Test memory size   3.7GB   type  0: MemoryType { property_flags: DEVICE_LOCAL, heap_index: 1 } MemoryHeap { size: 12868124672, flags: DEVICE_LOCAL }
Standard 5-minute test of 1: Bus=0x03:00 DevId=0x73DF API 1.3.224  v22(0x5802003)  12GB AMD Radeon RX 6700 XT (RADV NAVI22)

From this log it is seen that both memory types used - type 0 and type 3 - correspond to heap 1, not heap 0. So memtest_vulkan explicitely requests vrm, not gtt.

Note: I tried same experimnt with amdvlk driver (passing VK_DRIVER_FILES=/usr/share/vulkan/icd.d/amd_icd64.json) and while trying to run the overallocating memtest_vulkan insatnce the archlinux with 6.1.1 kernel hanged with "kernel NULL pointer dereference 0000000000000038" somewhere in "ttm_bo_set_bulk_move+0x41/0x80".

(my test system I used for expeeriments has only 8GB RAM, it may be not enough to correctly handle overallocating on 12GB GPU)

About features of memtest vulkan - by default it is designed to "allocate not too much memory to avoid driver issues ariding whle nearing to the VRAM limit, since both linux and windows may misbihave in such situation"

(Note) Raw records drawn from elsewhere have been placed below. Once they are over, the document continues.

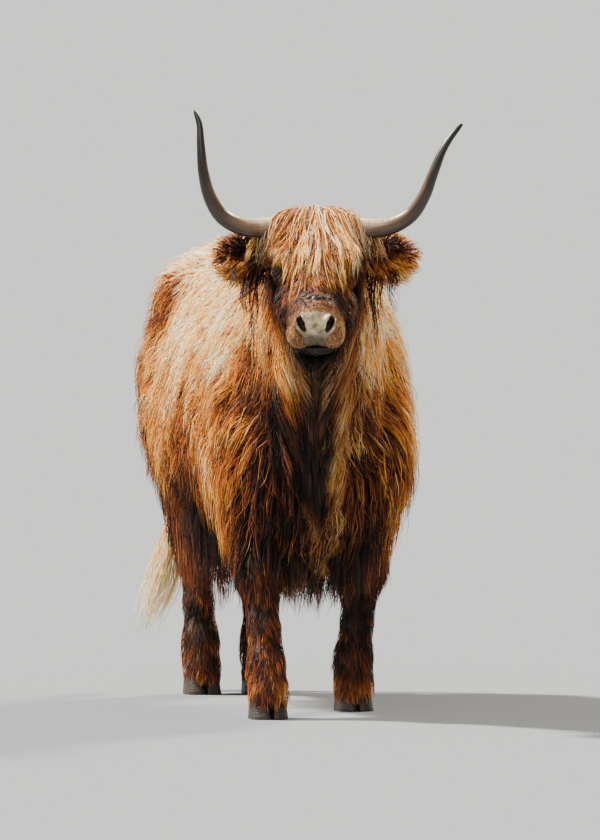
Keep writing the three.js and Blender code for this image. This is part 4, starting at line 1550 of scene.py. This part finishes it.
def ear_hair(side):
    """A shaggy ear: dark in the cup, with a bright fringe all round the rim."""
    name = f"ear_{SIDE_NAMES[side]}"
    centre = on_ear(side, 150, 0, 8)

    def density(points, facing, shares):
        mine = share_of(shares, name)
        return 84000 * mine * ramp(mine, 0.2, 0.5)

    def flow(points, facing):
        gap = points - centre
        out = gap @ HEAD_SIDE * side / (74 * MM)
        high = gap[:, 2] / (36 * MM)
        rim = ramp(np.sqrt(out**2 + high**2), 0.35, 0.9)
        radial = np.outer(out * 0.8 + 0.2, side * HEAD_SIDE) + np.outer(high, UP)
        inner = side * HEAD_SIDE * 0.5 - UP * 0.8 + LEVEL_FORWARD * 0.2
        return radial * rim[:, None] + np.outer(1 - rim, inner) - UP * 0.2

    roots = skin_roots(density)
    count = len(roots)
    low = ramp(-(roots - centre)[:, 2], 0.0, 0.03)
    facing = outward(field, roots)
    front = ramp(facing @ LEVEL_FORWARD, 0.2, 0.8)
    inner_part = 1 - ramp(np.abs(head_coordinates(roots)[:, 0]), 96, 160)
    outer_part = ramp(np.abs(head_coordinates(roots)[:, 0]), 170, 220)
    length = (38 + 30 * low + 34 * low * inner_part - 20 * outer_part) * drawn(0.6, 1.3, count)
    depth = drawn(10, 34, count) * (1 - 0.3 * front)
    lay(
        f"coat_{name}", roots, length, depth, drawn(0.3, 0.7, count), drawn(1.6, 2.7, count), 4,
        flow=flow, hug=0.1, hang=0.4, size=10, pull=0.6, sway=(1, 4), turns=0.9,
        tone=0.24 - 0.4 * front * (1 - 0.5 * low) - 0.16 * low * inner_part, tip=(0.04, 0.34), spread=0.09,
    )


STRANDS = [  # how far out they hang from the ear, and how long they are, in millimetres
    (118, 150), (131, 205), (143, 236), (156, 176), (170, 128), (188, 96),
]
HAIRS_PER_STRAND = 8


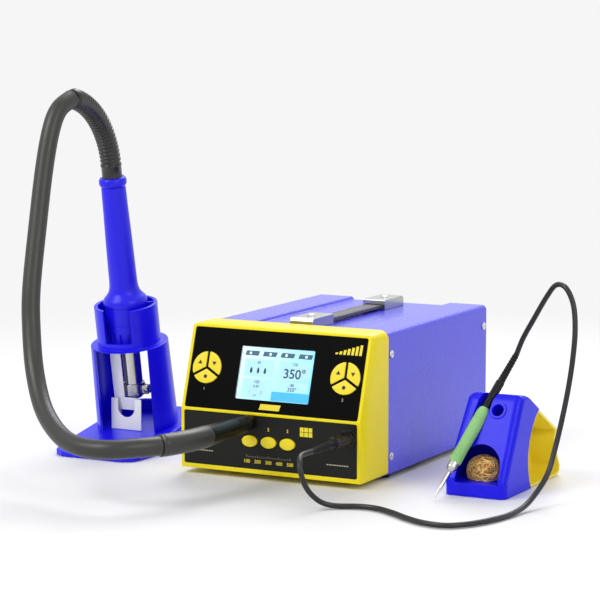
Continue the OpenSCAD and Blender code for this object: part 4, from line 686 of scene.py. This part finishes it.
def eased_copy(node, width, finish_used, segments=2, angle=28.0, body="station", name=None):
    """A copy of a solid with its doubles merged and its flat faces joined, whose edges sharper than the
    angle, in degrees, are rounded to the width, in millimetres, by a Bevel."""
    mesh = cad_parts[node].data.copy()
    mesh.name = name or node + "_skin"
    work = bmesh.new()
    work.from_mesh(mesh)
    bmesh.ops.remove_doubles(work, verts=work.verts, dist=3e-6)
    bmesh.ops.dissolve_limit(work, angle_limit=math.radians(0.4), verts=work.verts, edges=work.edges)
    work.to_mesh(mesh)
    work.free()
    piece = dressed(mesh, finish_used, body, node, angle)
    for kind, settings in (
            ("BEVEL", {"width": width / 1000, "segments": segments, "limit_method": "ANGLE",
                       "angle_limit": math.radians(angle), "use_clamp_overlap": False, "miter_outer": "MITER_ARC"}),
            ("WEIGHTED_NORMAL", {"mode": "FACE_AREA", "weight": 100, "keep_sharp": True})):
        modifier = piece.modifiers.new(kind.lower(), kind)
        for setting, value in settings.items():
            setattr(modifier, setting, value)


eased_copy("cradle_foot", 0.9, stand_blue, 3)
eased_copy("cradle_shell", 0.5, stand_blue, 3)
guard_steel = finish("guard_steel", (0.95, 0.95, 0.94), 0.38, grain=0.0012, depth=0.004, mottle=0.06, spread=0.1,
                     metal=0.35, brushing=0.12)
eased_copy("heat_shield", 0.2, guard_steel)

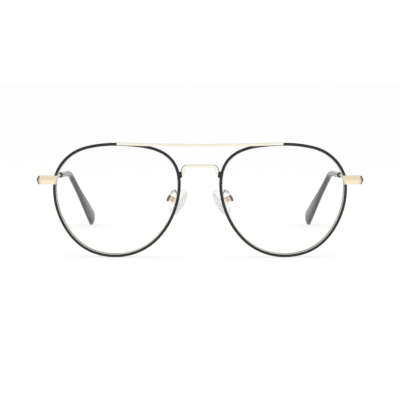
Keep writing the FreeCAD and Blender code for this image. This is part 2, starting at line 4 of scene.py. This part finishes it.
import bmesh
import bpy
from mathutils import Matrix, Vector


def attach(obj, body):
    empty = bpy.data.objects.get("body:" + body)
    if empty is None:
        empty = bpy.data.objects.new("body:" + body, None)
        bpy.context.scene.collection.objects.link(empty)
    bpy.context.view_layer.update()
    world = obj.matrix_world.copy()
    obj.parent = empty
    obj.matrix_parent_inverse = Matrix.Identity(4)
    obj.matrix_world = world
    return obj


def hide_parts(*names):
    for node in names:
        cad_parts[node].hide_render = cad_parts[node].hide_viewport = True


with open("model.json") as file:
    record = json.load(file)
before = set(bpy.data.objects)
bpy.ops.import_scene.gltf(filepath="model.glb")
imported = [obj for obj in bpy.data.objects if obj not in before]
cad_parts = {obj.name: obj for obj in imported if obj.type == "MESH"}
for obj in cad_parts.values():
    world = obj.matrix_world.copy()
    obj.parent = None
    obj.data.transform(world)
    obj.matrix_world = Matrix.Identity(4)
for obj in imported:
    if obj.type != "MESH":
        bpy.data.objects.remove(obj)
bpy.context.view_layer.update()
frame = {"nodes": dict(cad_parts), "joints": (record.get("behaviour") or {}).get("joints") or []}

scene = bpy.context.scene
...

galkinvv commented 1 year ago

Since the amd-gfx answer was "It will get swapped back to VRAM if it makes sense for performance." - is is interesting to see how the "makes sense for performance" is determined.

Since memtest vulkan uses one very huge buffer and quite low count of connad submissions (by design) the criteria

The driver throttles swapping if there is too much contention to avoid the overhead of swapping large amounts of memory back and forth between vram and gtt for every command submission. may throttle it too much. If the criteria is in source code and not inside the GPU - it may be intersting to see source code of it.